-- Start Recorded data --

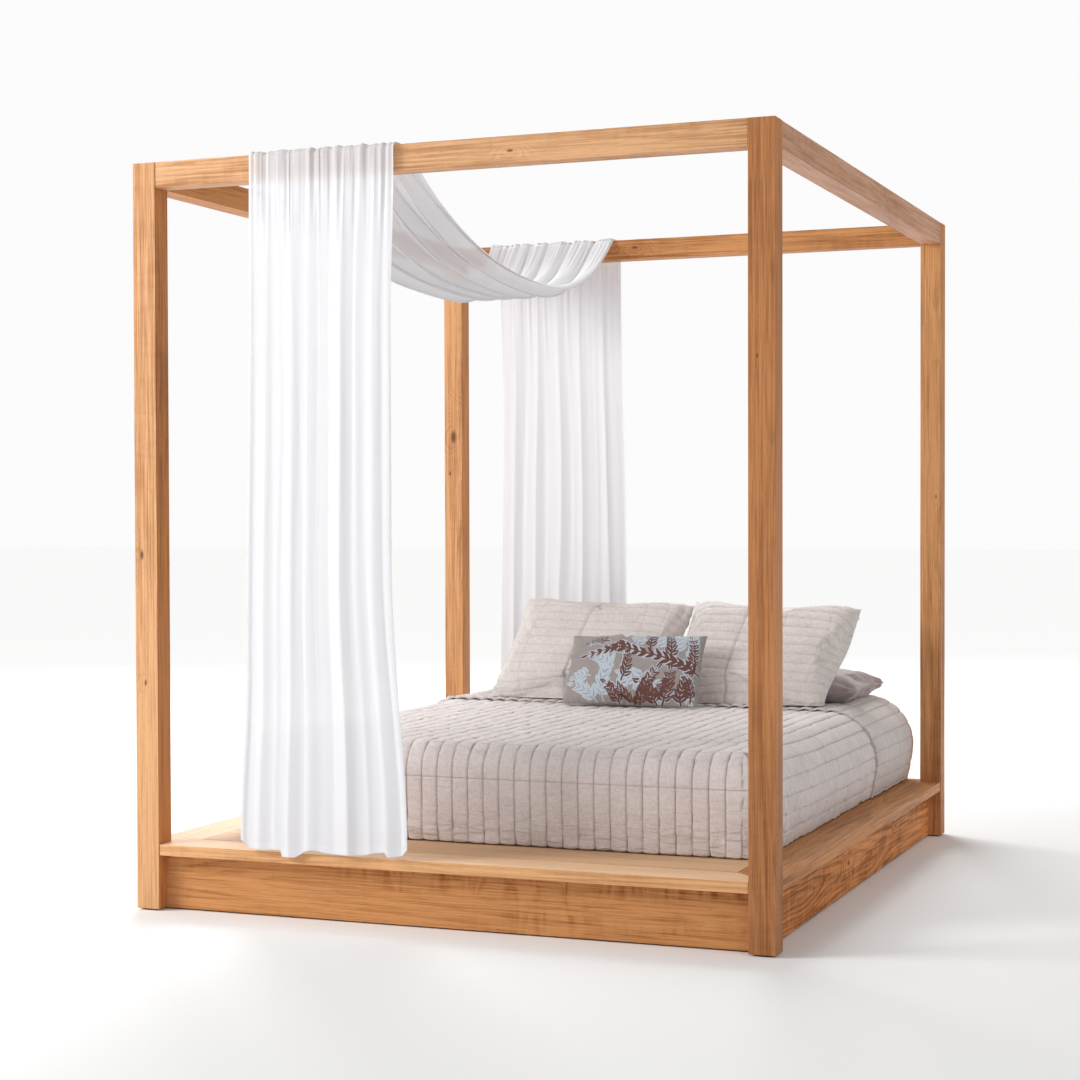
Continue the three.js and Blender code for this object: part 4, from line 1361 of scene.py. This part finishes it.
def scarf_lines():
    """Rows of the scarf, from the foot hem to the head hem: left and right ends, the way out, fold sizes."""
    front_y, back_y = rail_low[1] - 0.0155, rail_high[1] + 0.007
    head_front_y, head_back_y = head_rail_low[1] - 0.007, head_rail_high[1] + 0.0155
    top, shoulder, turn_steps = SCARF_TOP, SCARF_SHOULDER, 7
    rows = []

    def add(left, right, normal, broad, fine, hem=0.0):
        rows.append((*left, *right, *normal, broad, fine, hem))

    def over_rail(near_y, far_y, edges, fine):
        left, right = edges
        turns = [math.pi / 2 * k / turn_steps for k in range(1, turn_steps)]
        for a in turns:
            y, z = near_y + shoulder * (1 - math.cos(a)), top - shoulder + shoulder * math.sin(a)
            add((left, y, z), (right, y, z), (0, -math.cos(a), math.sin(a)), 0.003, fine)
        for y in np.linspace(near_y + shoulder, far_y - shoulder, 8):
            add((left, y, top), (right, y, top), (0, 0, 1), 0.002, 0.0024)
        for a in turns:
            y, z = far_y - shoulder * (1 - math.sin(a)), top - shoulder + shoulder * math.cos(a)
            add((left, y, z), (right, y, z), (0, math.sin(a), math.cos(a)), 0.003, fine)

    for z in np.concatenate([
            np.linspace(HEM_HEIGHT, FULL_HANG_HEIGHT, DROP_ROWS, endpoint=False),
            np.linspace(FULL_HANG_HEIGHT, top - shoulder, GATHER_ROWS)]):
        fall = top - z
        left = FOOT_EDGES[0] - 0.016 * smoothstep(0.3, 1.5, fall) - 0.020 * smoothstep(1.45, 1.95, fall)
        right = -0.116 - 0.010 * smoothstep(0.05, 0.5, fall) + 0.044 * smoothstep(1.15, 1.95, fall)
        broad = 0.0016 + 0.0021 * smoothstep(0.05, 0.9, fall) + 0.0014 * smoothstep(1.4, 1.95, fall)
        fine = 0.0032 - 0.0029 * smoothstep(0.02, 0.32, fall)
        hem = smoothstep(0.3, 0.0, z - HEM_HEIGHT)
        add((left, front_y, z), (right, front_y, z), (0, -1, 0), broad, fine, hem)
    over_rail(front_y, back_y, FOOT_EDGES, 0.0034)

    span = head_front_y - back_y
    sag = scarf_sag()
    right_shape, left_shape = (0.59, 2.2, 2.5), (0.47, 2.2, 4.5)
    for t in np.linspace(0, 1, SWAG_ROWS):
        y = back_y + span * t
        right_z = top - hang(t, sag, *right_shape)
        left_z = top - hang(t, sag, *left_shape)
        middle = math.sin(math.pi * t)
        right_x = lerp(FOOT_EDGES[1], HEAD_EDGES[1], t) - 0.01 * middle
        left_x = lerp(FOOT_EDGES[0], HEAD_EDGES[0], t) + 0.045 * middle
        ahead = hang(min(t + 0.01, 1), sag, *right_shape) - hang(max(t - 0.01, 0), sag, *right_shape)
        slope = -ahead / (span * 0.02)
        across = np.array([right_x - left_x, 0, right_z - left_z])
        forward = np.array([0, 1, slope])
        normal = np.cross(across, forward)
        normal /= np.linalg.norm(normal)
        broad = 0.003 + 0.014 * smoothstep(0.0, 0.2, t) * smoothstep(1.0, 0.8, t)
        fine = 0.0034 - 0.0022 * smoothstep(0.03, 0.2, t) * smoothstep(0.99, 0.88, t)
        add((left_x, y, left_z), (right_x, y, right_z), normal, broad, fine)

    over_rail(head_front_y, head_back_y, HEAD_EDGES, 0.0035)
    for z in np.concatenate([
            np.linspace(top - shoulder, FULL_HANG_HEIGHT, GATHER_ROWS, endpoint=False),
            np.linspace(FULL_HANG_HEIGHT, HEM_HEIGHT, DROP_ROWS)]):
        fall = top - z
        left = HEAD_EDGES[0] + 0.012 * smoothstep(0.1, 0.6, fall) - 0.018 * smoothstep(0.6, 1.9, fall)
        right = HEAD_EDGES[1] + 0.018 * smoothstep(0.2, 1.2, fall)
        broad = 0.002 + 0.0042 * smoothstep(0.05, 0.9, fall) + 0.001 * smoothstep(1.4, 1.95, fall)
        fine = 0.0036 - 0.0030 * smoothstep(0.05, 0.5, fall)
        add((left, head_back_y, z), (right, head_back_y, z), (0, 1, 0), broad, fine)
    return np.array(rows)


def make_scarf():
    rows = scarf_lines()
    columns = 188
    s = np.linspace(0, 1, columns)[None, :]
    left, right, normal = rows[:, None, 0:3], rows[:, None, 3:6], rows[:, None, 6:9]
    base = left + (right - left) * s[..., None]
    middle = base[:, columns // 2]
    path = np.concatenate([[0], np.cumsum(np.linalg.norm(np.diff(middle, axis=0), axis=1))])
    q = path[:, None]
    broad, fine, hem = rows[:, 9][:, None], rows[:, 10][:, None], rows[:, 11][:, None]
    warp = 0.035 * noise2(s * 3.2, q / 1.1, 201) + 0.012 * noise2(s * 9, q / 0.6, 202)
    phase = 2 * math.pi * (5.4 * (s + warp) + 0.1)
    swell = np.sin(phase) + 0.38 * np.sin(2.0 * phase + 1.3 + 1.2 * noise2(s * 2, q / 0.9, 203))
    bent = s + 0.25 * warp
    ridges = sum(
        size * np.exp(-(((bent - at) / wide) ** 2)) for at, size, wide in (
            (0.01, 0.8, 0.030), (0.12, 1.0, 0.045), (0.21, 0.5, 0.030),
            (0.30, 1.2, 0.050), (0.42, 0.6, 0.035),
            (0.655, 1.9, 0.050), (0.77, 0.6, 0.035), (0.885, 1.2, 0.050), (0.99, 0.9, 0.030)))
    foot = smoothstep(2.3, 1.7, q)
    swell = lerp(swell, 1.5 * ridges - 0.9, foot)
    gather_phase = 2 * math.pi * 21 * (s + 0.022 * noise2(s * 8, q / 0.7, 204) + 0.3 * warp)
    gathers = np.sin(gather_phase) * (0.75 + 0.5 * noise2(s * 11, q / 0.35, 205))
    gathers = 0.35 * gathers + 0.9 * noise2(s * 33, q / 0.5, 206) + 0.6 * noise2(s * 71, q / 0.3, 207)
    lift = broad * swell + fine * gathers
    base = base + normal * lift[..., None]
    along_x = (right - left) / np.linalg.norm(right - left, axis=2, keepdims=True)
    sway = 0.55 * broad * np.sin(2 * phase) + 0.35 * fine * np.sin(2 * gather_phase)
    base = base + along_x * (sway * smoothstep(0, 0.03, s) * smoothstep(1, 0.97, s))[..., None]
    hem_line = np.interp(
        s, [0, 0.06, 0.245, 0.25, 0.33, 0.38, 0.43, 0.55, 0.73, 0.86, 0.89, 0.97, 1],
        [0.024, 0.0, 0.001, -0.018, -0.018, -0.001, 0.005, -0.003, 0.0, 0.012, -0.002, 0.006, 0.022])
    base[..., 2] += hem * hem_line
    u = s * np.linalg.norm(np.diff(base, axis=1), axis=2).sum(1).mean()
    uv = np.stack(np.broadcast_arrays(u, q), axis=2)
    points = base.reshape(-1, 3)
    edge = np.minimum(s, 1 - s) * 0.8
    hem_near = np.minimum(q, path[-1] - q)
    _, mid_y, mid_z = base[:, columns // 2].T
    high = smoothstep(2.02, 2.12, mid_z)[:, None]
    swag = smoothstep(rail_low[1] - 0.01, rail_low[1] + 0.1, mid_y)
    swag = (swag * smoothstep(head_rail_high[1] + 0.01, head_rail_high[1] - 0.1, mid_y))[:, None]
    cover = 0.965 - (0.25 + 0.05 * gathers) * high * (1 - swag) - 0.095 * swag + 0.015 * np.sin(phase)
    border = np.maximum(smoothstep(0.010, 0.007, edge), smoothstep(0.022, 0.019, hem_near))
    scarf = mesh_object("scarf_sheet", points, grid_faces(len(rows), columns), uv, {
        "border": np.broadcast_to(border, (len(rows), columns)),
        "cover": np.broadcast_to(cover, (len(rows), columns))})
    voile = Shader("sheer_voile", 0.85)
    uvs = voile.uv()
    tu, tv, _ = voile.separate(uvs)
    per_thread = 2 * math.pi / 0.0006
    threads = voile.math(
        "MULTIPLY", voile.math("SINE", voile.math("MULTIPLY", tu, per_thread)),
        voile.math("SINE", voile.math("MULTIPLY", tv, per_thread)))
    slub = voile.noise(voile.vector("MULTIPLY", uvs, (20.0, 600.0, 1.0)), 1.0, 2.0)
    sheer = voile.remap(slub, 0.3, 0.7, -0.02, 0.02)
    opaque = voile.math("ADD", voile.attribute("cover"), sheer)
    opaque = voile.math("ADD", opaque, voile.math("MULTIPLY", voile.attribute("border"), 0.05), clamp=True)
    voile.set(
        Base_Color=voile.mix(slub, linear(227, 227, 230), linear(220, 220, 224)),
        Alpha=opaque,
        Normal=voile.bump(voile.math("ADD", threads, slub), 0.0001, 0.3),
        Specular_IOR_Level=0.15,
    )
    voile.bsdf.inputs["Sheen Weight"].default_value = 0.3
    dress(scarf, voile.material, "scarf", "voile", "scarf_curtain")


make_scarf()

-- End Recorded data --
-- Start Recorded data --

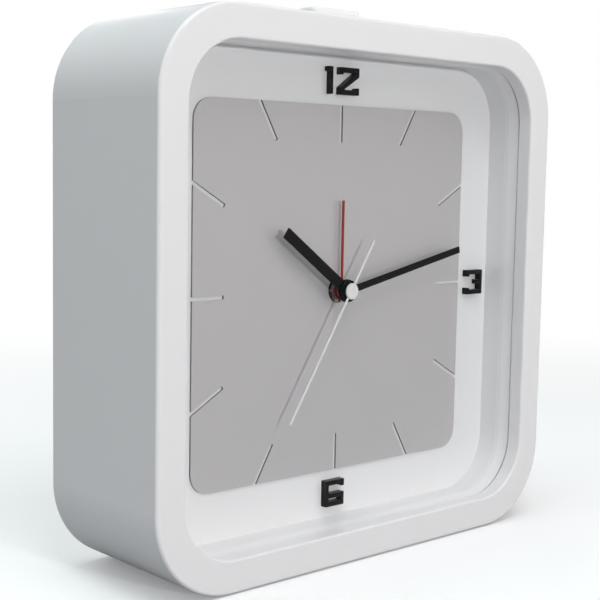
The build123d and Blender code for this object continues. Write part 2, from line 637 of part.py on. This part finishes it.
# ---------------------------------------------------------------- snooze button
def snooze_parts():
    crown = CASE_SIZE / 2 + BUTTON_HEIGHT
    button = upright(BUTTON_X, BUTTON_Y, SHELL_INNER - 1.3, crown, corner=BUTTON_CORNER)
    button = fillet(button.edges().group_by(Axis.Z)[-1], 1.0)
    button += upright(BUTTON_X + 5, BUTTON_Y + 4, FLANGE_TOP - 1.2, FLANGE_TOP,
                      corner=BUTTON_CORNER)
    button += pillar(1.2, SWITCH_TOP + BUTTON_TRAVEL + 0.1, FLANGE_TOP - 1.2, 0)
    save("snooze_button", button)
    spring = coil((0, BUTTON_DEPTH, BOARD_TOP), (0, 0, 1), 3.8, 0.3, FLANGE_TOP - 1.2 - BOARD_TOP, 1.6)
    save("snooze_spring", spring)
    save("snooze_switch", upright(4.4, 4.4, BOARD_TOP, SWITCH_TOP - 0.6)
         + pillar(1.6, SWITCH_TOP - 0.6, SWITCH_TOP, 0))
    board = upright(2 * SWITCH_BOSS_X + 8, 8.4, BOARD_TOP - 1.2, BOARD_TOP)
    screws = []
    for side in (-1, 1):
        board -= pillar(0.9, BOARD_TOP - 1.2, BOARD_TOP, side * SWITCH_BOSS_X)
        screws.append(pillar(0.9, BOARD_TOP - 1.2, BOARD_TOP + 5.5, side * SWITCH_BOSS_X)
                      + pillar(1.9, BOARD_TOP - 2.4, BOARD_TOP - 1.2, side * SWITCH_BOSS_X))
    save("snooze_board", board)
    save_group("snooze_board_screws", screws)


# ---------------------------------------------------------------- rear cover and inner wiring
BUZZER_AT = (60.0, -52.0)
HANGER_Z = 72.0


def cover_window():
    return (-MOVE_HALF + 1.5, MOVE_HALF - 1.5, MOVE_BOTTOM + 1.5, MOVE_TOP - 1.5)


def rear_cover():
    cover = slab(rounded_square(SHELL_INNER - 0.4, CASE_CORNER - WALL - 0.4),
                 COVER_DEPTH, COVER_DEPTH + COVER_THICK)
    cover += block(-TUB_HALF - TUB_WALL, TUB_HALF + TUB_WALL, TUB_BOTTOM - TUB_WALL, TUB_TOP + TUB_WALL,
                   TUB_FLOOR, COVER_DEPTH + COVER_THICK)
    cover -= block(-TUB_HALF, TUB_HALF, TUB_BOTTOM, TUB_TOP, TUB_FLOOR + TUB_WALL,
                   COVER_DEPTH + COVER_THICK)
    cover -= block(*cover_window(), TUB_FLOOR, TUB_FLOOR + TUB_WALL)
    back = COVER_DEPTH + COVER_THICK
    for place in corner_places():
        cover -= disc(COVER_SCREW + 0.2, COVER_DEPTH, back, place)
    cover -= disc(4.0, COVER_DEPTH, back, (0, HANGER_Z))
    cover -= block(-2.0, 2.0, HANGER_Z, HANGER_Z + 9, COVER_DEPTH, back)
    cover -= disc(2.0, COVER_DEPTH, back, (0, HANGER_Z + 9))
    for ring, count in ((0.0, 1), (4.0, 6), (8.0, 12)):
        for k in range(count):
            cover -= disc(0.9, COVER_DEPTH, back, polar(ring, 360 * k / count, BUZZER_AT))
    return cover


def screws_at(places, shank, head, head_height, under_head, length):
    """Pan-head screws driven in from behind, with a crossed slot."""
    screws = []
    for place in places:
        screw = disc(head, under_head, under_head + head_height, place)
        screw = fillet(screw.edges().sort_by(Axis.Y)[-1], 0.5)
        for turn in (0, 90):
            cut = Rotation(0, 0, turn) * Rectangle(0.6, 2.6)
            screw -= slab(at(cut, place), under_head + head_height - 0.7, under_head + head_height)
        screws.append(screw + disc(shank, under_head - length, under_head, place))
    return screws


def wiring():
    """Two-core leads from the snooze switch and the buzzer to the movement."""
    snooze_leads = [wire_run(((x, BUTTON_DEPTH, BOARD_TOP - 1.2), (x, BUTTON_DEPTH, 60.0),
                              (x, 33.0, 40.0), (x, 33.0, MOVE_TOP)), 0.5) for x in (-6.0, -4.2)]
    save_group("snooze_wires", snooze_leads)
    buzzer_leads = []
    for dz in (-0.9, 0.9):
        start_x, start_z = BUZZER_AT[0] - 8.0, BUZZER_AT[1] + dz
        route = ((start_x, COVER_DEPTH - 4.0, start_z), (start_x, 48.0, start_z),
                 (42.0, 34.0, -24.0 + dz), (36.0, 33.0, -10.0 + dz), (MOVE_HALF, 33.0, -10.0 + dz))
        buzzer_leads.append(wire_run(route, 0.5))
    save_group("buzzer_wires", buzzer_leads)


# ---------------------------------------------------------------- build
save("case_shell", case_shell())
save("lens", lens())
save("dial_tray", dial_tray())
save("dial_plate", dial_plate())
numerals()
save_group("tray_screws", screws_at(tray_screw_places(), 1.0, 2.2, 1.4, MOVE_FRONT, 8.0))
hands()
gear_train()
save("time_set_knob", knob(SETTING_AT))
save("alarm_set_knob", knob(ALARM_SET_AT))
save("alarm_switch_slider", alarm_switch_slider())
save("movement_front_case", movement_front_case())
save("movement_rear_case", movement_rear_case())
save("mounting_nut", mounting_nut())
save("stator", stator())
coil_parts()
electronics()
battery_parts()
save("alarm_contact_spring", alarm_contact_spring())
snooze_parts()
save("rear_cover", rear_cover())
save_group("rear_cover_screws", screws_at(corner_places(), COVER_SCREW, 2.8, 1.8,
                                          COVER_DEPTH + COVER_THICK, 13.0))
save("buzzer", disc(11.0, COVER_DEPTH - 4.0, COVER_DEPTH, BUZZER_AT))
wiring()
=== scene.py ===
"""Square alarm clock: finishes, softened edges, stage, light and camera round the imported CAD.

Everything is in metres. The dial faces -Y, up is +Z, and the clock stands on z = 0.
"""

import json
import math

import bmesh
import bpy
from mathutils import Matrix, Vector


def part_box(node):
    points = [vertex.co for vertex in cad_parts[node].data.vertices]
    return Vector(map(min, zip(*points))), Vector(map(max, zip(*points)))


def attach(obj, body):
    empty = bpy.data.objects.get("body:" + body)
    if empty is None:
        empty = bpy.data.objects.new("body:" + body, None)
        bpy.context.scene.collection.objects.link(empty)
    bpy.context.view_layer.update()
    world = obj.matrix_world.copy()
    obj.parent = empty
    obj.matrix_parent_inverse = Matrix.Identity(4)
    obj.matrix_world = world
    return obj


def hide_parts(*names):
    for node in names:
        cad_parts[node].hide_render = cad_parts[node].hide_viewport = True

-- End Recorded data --

[Task instructions] Return only the stretch of the material above from the line holding "battery_parts()" through the line holding "world = obj.matrix_world.copy()", copied exactly.

[In response]
battery_parts()
save("alarm_contact_spring", alarm_contact_spring())
snooze_parts()
save("rear_cover", rear_cover())
save_group("rear_cover_screws", screws_at(corner_places(), COVER_SCREW, 2.8, 1.8,
                                          COVER_DEPTH + COVER_THICK, 13.0))
save("buzzer", disc(11.0, COVER_DEPTH - 4.0, COVER_DEPTH, BUZZER_AT))
wiring()
=== scene.py ===
"""Square alarm clock: finishes, softened edges, stage, light and camera round the imported CAD.

Everything is in metres. The dial faces -Y, up is +Z, and the clock stands on z = 0.
"""

import json
import math

import bmesh
import bpy
from mathutils import Matrix, Vector


def part_box(node):
    points = [vertex.co for vertex in cad_parts[node].data.vertices]
    return Vector(map(min, zip(*points))), Vector(map(max, zip(*points)))


def attach(obj, body):
    empty = bpy.data.objects.get("body:" + body)
    if empty is None:
        empty = bpy.data.objects.new("body:" + body, None)
        bpy.context.scene.collection.objects.link(empty)
    bpy.context.view_layer.update()
    world = obj.matrix_world.copy()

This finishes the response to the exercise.